Il s'attaque au social et à l'économie mais pas seulement. Lors d'un forum organisé par Le Monde, Emmanuel Macron déclare ne pas vouloir être candidat pour les législatives de 2017. Il insiste même: "Je n'ai jamais voulu être candidat". Selon le compte rendu du quotidien du soir, le ministre a estimé que parvenir à de hautes fonctions par la voie des urnes était "un cursus d'un ancien temps", répondant alors aux critiques qui lui sont régulièrement adressées sur son manque de légitimité. 

Peu importe, a dû se dire Manuel Valls, qui tient ici l'occasion de rappeler à l'ordre le trop encombrant ministre de l'Economie, coqueluche des sondages. "Ce que je sais, c'est que l'expérience d'élu de terrain est irremplaçable. Et nous le voyons ici, qu'ils soient de gauche ou de droite. Parce qu'ils sont confrontés aux mêmes difficultés, aux mêmes problèmes, aux mêmes engagements", a lancé le Premier ministre, rappelant que, lui, avait été maire pendant 11 ans.

> 8 octobre 2015 - Les violences chez Air France sont l'oeuvre de "personnes stupides"

Même outre-Manche, le ministre de l'Economie réussit à créer la polémique. Alors que des violences ont été commises contre des membres de la direction d'Air France en marge d'un comité central exécutif, Emmanuel Macron, interrogé sur la chaîne américaine CNN, qualifie les auteurs de ces actes de "personnes stupides".

"On parle de quelques personnes isolées, extrêmement violentes (...) donc je souhaite être clair: il ne s'agit pas de la France, il s'agit de personnes stupides, et qui seront condamnées pour cela", a précise le ministre dans un anglais parfait.

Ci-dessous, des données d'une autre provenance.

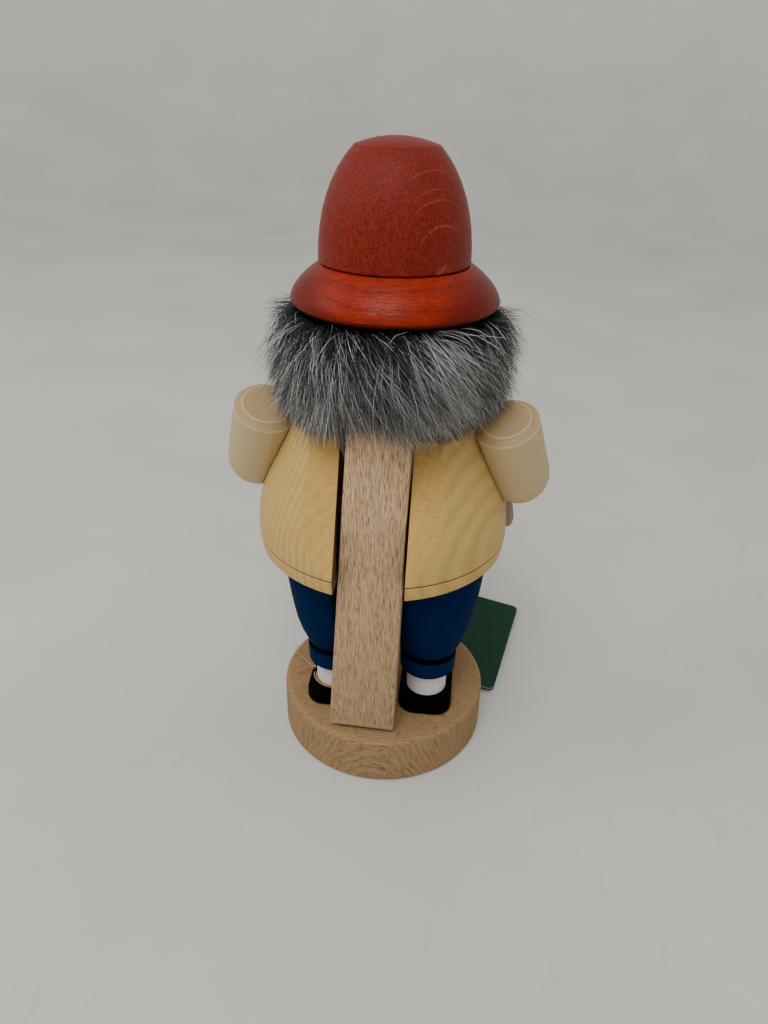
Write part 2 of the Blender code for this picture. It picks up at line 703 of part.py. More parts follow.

Après sa sortie sur les "illettrées" de Gad, le ministre de l'Economie aurait dû se méfier des mots choisis. Car cette fois-ci, c'est Ségolène Royal qui le recadre. La ministre de l'Ecologie estime qu'il faut "éviter les mots qui blessent et ne servent pas à la reconstruction d'une solution". "Chercher à opposer les salariés les uns aux autres, ça n’a jamais marché", a-t-elle ajouté, précisant pourtant ne pas vouloir critiquer un ministre.